Still, the filmmakers said they often grappled with their own feelings of anger and pain during the movie’s filming in Toronto. Adding to the emotional tension was the presence of Jeff Byrd, a distant relative of James Byrd Jr., who was approached about directing before Showtime was aware of his connection to the family.
“It was pretty rough going at times,” Byrd recalled. “There was one time I was interviewing the production designer, who was showing me pictures of the actual road when James was dragged. It was too much for me. I had to leave the room.”
The script also had a big star drawn next to its most important sequence: the dragging scene.
To prepare for the scene, Byrd worked extensively with actor Roy T. Anderson, who not only played James Byrd Jr. but also was the stunt coordinator on the film.
“We wanted to make it as real as possible and not be exploitative,” Byrd said. “Roy and I broke it down really technically. We did tests on dragging things. We studied the tape from the trial. We did rehearsals in my office, when he moved his body around while pretending to be dragged, as if to protect himself from the pain. The last thing I wanted this to be was an action-movie sequence.
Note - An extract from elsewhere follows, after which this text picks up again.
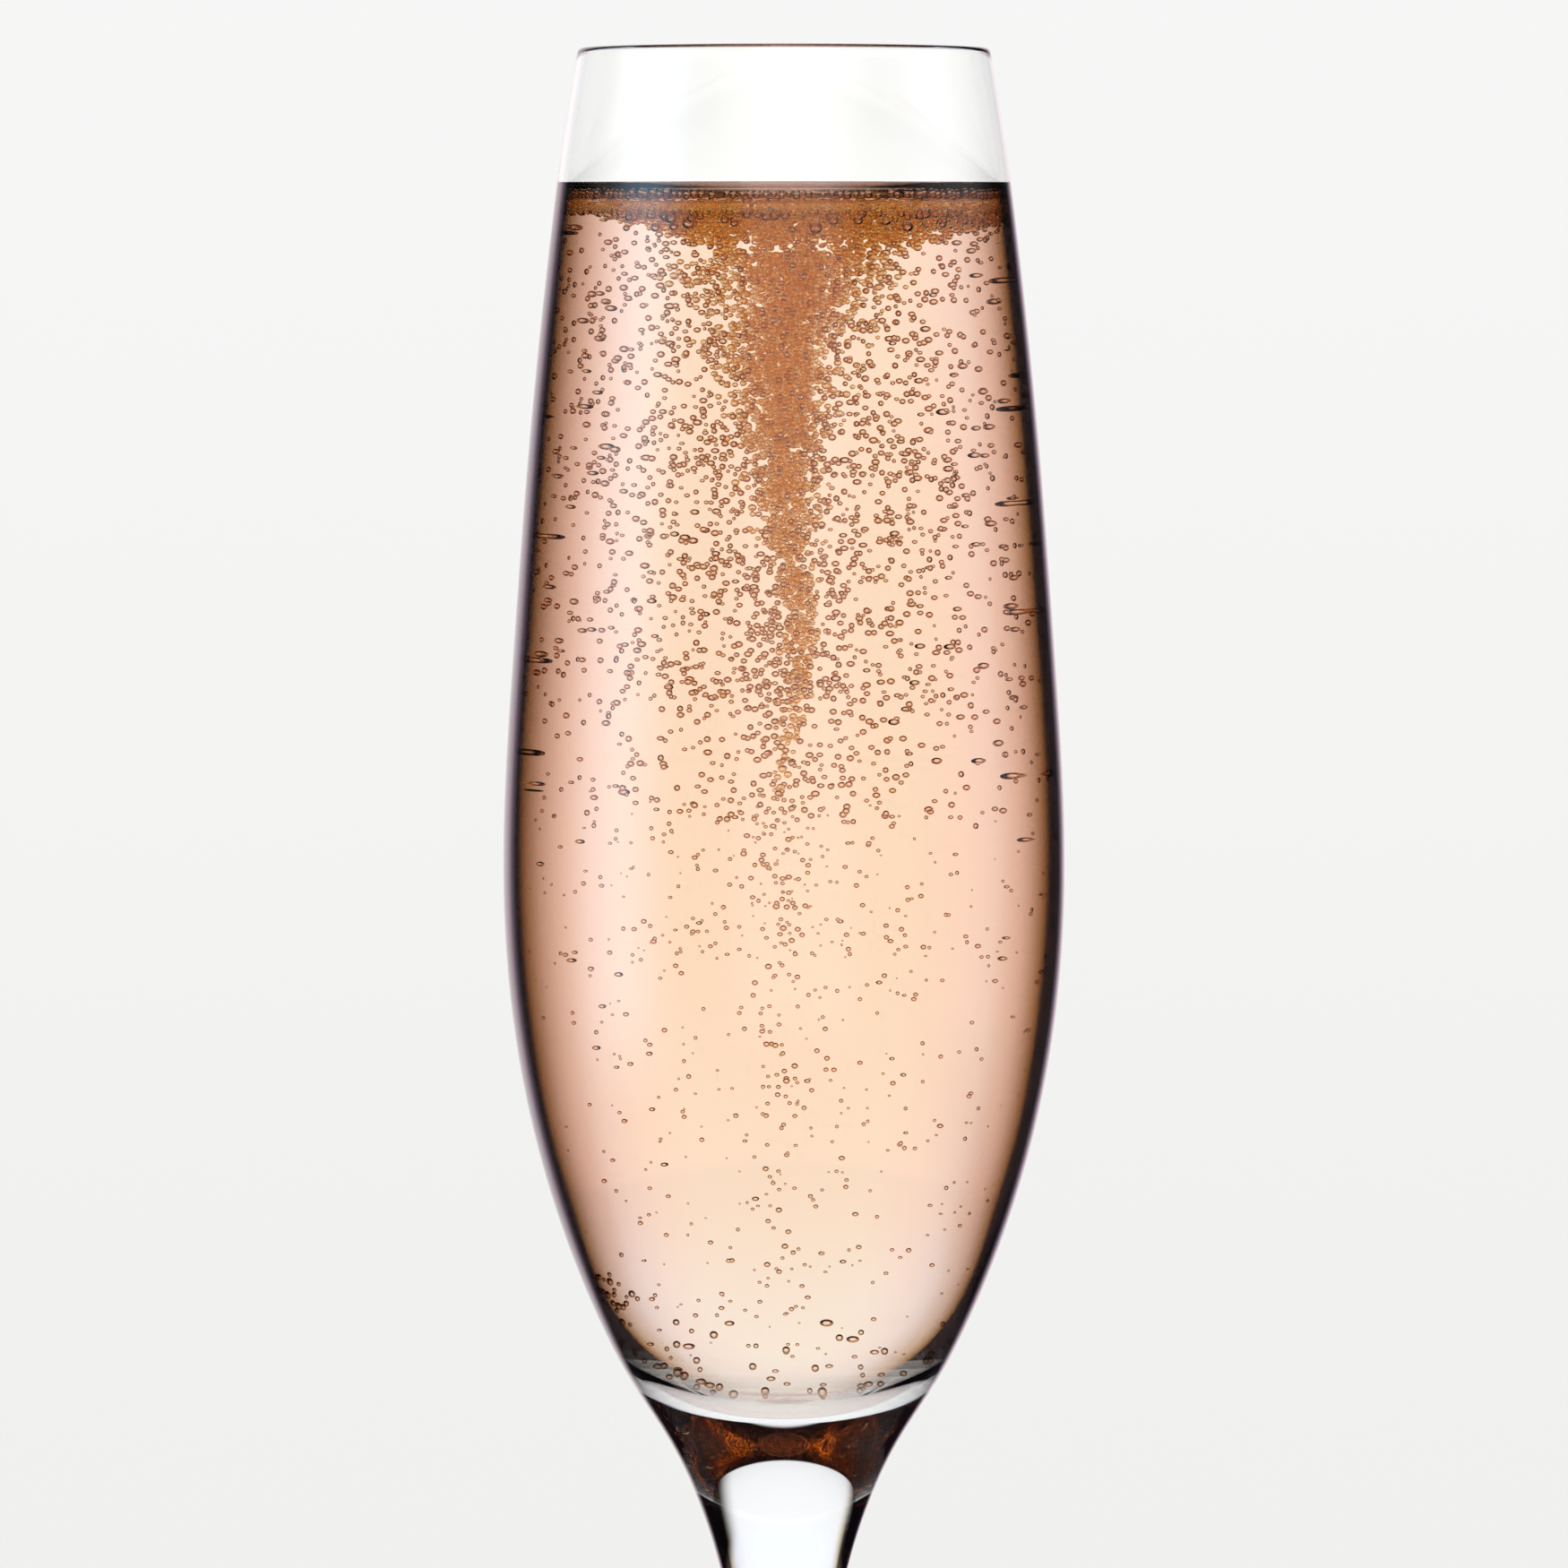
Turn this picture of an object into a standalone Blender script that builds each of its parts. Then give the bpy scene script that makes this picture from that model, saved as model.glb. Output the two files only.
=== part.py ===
"""A tall stemmed flute filled with sparkling wine.

Two solids, both turned about the Z axis: the glass (bowl, stem and foot in one piece)
and the wine it holds, up to its level and the curl of liquid at the wall.
Lengths are in metres. Z is up and the foot stands on Z = 0.
"""
import math

import bpy
import bmesh
import numpy as np

# Driving sizes of the glass
HEIGHT = 0.2275
RIM_RADIUS = 0.0213
WIDEST_RADIUS = 0.0290
WIDEST_HEIGHT = 0.1390
STEM_RADIUS = 0.0037
FOOT_RADIUS = 0.0330
BOWL_FLOOR_HEIGHT = 0.0890

# Thickness of the glass
RIM_THICKNESS = 0.0010
RIM_ROUND_HEIGHT = 0.0006
FOOT_EDGE_THICKNESS = 0.0022
RESTING_RING_INNER_RADIUS = 0.0250
UNDERSIDE_HOLLOW = 0.0012

# The wine: its level, and how high and how far in it curls up at the wall
WINE_LEVEL = 0.2110
MENISCUS_RISE = 0.0025
MENISCUS_REACH = 0.0018
WINE_GAP = 0.0003

# Fineness of the solids
TURN_STEPS = 64
RIM_STEPS = 4
FOOT_EDGE_STEPS = 4
MENISCUS_STEPS = (3.0, 1.4, 0.7, 0.3, 0.0)
MERGE_DISTANCE = 0.00001

# Stations of the outer side, (radius, height), from under the rim to the edge of the foot.
# The bowl opens to its widest, closes on a round shoulder and runs out into the stem.
OUTER_STATIONS = (
    (RIM_RADIUS, HEIGHT - RIM_ROUND_HEIGHT),
    (0.0227, 0.2185),
    (0.0242, 0.2070),
    (0.0262, 0.1880),
    (0.0280, 0.1650),
    (WIDEST_RADIUS, WIDEST_HEIGHT),
    (0.0271, 0.1210),
    (0.0235, 0.1070),
    (0.0192, 0.0960),
    (0.0157, 0.0893),
    (0.0126, 0.0845),
    (0.0106, 0.0809),
    (0.0086, 0.0762),
    (0.0069, 0.0709),
    (0.0054, 0.0640),
    (0.0043, 0.0550),
    (STEM_RADIUS, 0.0430),
    (STEM_RADIUS, 0.0300),
    (0.0045, 0.0180),
    (0.0072, 0.0110),
    (0.0130, 0.0066),
    (0.0210, 0.0042),
    (FOOT_RADIUS - 0.5 * FOOT_EDGE_THICKNESS, FOOT_EDGE_THICKNESS),
)
# How many straight steps each stretch between two outer stations takes
OUTER_STEPS = (1, 1, 1, 1, 2, 3, 2, 2, 1, 1, 1, 1, 1, 1, 1, 1, 1, 2, 2, 2, 1, 1)

# Stations of the bowl's inner side, from the middle of its floor up to the rim
INNER_STATIONS = (
    (0.0, BOWL_FLOOR_HEIGHT),
    (0.0064, 0.0901),
    (0.0119, 0.0932),
    (0.0166, 0.0984),
    (0.0203, 0.1050),
    (0.0233, 0.1125),
    (0.0259, 0.1230),
    (0.0277, WIDEST_HEIGHT),
    (0.0268, 0.1650),
    (0.0250, 0.1880),
    (0.0231, 0.2070),
    (0.0217, 0.2185),
    (RIM_RADIUS - RIM_THICKNESS, HEIGHT - RIM_ROUND_HEIGHT),
)
INNER_STEPS = (2, 2, 2, 1, 1, 1, 2, 2, 1, 1, 1, 1)


def smooth_run(stations, steps):
    """Points of a smooth curve through the stations (a Catmull-Rom spline)."""
    knots = [np.array(station, dtype=float) for station in stations]
    knots = [2 * knots[0] - knots[1]] + knots + [2 * knots[-1] - knots[-2]]
    points = [knots[1]]
    for index, count in enumerate(steps):
        before, start, end, after = knots[index:index + 4]
        for step in range(1, count + 1):
            t = step / count
            points.append(0.5 * (2 * start
                                 + (end - before) * t
                                 + (2 * before - 5 * start + 4 * end - after) * t ** 2
                                 + (3 * start - before - 3 * end + after) * t ** 3))
    return points


def arc(centre, radii, start_degrees, end_degrees, steps):
    """Points inside an elliptical arc, without its two ends."""
    points = []
    for step in range(1, steps):
        angle = math.radians(start_degrees + (end_degrees - start_degrees) * step / steps)
        points.append(np.array((centre[0] + radii[0] * math.cos(angle),
                                centre[1] + radii[1] * math.sin(angle))))
    return points


def glass_profile():
    """The glass from the bowl's floor, up inside, over the rim and down to the foot's underside."""
    inner = smooth_run(INNER_STATIONS, INNER_STEPS)
    outer = smooth_run(OUTER_STATIONS, OUTER_STEPS)

    half_rim = 0.5 * RIM_THICKNESS
    rim_centre = (RIM_RADIUS - half_rim, HEIGHT - RIM_ROUND_HEIGHT)
    rim = arc(rim_centre, (half_rim, RIM_ROUND_HEIGHT), 180, 0, RIM_STEPS)

    edge_radius = 0.5 * FOOT_EDGE_THICKNESS
    edge_centre = (FOOT_RADIUS - edge_radius, edge_radius)
    edge = arc(edge_centre, (edge_radius, edge_radius), 90, -90, FOOT_EDGE_STEPS)

    # The foot rests on a flat ring and is slightly hollow inside it.
    underside = [np.array((edge_centre[0], 0.0)),
                 np.array((RESTING_RING_INNER_RADIUS, 0.0)),
                 np.array((0.5 * RESTING_RING_INNER_RADIUS, 0.75 * UNDERSIDE_HOLLOW)),
                 np.array((0.0, UNDERSIDE_HOLLOW))]
    return inner + rim + outer + edge + underside


def offset_inward(points, distance):
    """The bowl's inner curve moved off the glass by an even distance."""
    moved = []
    for index, point in enumerate(points):
        before = points[max(index - 1, 0)]
        after = points[min(index + 1, len(points) - 1)]
        along = (after - before) / np.linalg.norm(after - before)
        moved.append(point + distance * np.array((-along[1], along[0])))
    moved[0] = np.array((0.0, points[0][1] + distance))
    return moved


def wine_profile():
    """The wine from the middle of its surface, out and up the wall, then down to its lowest point."""
    wall = offset_inward(smooth_run(INNER_STATIONS, INNER_STEPS), WINE_GAP)
    heights = [point[1] for point in wall]
    radii = [point[0] for point in wall]
    lip_radius = float(np.interp(WINE_LEVEL + MENISCUS_RISE, heights, radii))

    surface = [np.array((0.0, WINE_LEVEL))]
    for reaches in MENISCUS_STEPS:
        surface.append(np.array((lip_radius - reaches * MENISCUS_REACH,
                                 WINE_LEVEL + MENISCUS_RISE * math.exp(-reaches))))

    side = [point for point in reversed(wall) if point[1] < WINE_LEVEL]
    return surface + side


def finish(name, base_color, roughness, ior):
    material = bpy.data.materials.new(name)
    material.use_nodes = True
    shader = material.node_tree.nodes["Principled BSDF"]
    shader.inputs["Base Color"].default_value = base_color
    shader.inputs["Metallic"].default_value = 0.0
    shader.inputs["Roughness"].default_value = roughness
    shader.inputs["IOR"].default_value = ior
    shader.inputs["Transmission Weight"].default_value = 1.0
    material.diffuse_color = base_color
    return material


def turned(name, profile, material, collection):
    """A solid of revolution: the profile at +X, turned about Z by a Screw modifier."""
    mesh = bpy.data.meshes.new(name)
    shape = bmesh.new()
    corners = [shape.verts.new((radius, 0.0, height)) for radius, height in profile]
    for first, second in zip(corners, corners[1:]):
        shape.edges.new((first, second))
    shape.to_mesh(mesh)
    shape.free()
    mesh.materials.append(material)

    piece = bpy.data.objects.new(name, mesh)
    collection.objects.link(piece)
    screw = piece.modifiers.new("Turn", "SCREW")
    screw.axis = "Z"
    screw.angle = math.tau
    screw.steps = TURN_STEPS
    screw.render_steps = TURN_STEPS
    screw.use_merge_vertices = True
    screw.merge_threshold = MERGE_DISTANCE
    screw.use_smooth_shade = True
    return piece


def main():
    for old in list(bpy.data.objects):
        bpy.data.objects.remove(old, do_unlink=True)

    collection = bpy.data.collections.new("Glass of sparkling wine")
    bpy.context.scene.collection.children.link(collection)

    clear_glass = finish("Clear glass", (0.95, 0.97, 0.96, 1.0), 0.02, 1.52)
    rose_wine = finish("Rose sparkling wine", (0.95, 0.70, 0.56, 1.0), 0.02, 1.34)

    turned("flute", glass_profile(), clear_glass, collection)
    turned("wine", wine_profile(), rose_wine, collection)


main()
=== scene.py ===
import math

import bpy
import numpy as np
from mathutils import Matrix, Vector


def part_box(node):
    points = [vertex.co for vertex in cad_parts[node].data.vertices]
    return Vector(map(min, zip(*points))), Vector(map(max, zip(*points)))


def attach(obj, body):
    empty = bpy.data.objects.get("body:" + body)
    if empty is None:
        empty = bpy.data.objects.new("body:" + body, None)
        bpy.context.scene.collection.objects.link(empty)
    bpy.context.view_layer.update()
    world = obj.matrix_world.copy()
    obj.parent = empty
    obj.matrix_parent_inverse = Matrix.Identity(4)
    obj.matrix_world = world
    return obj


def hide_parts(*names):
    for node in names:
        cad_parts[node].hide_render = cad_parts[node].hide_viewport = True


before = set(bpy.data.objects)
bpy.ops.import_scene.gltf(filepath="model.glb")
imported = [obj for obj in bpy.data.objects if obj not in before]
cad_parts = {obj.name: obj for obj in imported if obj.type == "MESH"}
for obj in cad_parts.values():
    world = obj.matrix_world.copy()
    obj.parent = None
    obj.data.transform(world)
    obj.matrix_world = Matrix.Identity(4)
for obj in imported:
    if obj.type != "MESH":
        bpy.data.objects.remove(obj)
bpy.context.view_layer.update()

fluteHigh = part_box("flute")[1]

# the glass, in metres
flute = {
    "height": fluteHigh.z,
    "footRadius": fluteHigh.x,
    "rimRadius": 0.0213,
    "rimThickness": 0.0010,
    "rimRound": 0.0006,
    "footEdge": 0.0022,
    "ringInside": 0.0250,
    "hollow": 0.0012,
    "floorHeight": 0.0890,
    "turnSteps": 192,
    "outerStep": 0.0011,    # longest step along the outer side
    "innerStep": 0.0012,
    "rimSteps": 12,
    "footEdgeSteps": 10,
    "hollowSteps": 14,
    "ior": 1.52,
    "tint": (0.42, 0.58, 0.55),    # grey-green where the glass is thick
    "tintDensity": 5.0,
}

# stations (radius, height) of the outer side, rim to foot
outerStations = (
    (flute["rimRadius"], flute["height"] - flute["rimRound"]),
    (0.0227, 0.2185),
    (0.0242, 0.2070),
    (0.0262, 0.1880),
    (0.0280, 0.1650),
    (0.0290, 0.1390),
    (0.0271, 0.1210),
    (0.0235, 0.1070),
    (0.0192, 0.0960),
    (0.0157, 0.0893),
    (0.0126, 0.0845),
    (0.0106, 0.0809),
    (0.0086, 0.0762),
    (0.0069, 0.0709),
    (0.0054, 0.0640),
    (0.0043, 0.0550),
    (0.0037, 0.0430),
    (0.0037, 0.0300),
    (0.0045, 0.0180),
    (0.0072, 0.0110),
    (0.0130, 0.0066),
    (0.0210, 0.0042),
    (flute["footRadius"] - 0.5 * flute["footEdge"], flute["footEdge"]),
)

# stations of the bowl's inner side, floor to rim
innerStations = (
    (0.0, flute["floorHeight"]),
    (0.0064, 0.0901),
    (0.0119, 0.0932),
    (0.0166, 0.0984),
    (0.0203, 0.1050),
    (0.0233, 0.1125),
    (0.0259, 0.1230),
    (0.0277, 0.1390),
    (0.0268, 0.1650),
    (0.0250, 0.1880),
    (0.0231, 0.2070),
    (0.0217, 0.2185),
    (flute["rimRadius"] - flute["rimThickness"], flute["height"] - flute["rimRound"]),
)

wine = {
    "level": 0.2110,
    "wallOverlap": 0.00006,      # how far it reaches into the wall, so no air shows between
    "capillaryLength": 0.00219,  # sets how the surface curls up at the wall
    "contactDegrees": 20.4,
    "curlSteps": 22,
    "flatSteps": 10,
    "ior": 1.344,
    "tint": (0.926, 0.452, 0.016),
    "tintDensity": 12.5,
}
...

I also wanted Roy to portray the emotion of a man who finds himself suddenly in a situation that he doesn’t understand.”
Filming the dragging scene also proved to be more daunting emotionally than the cast and crew had anticipated. The sequence was done on a rural Toronto road.
“There was a very solemn mood on the set,” said Greene. “It was very dark and very chilly. The banter that goes on during filming between the actors and the crew completely disappeared. We all felt we were in the presence of something unspeakable. We had all experienced it in media images, but there was not a person there that night who did not imagine what it was like to be at the end of that chain.”
He added, “We know that this is a very dark place we’re visiting. But if viewers can stick with it, I think they will be rewarded with a story that has many layers.”
When: Premieres at 8 tonight, with numerous repeat showings.
Rating: The network has rated the film TV-14VL (may be unsuitable for children younger than 14, with advisories for violence and coarse language).
Production credits: Written by Jonathan Estrin; executive produced by Estrin and Michael Greene; directed by Jeff Byrd.
Cast: Jon Voight, Louis Gossett Jr., Bokeem Woodbine, Joe Morton.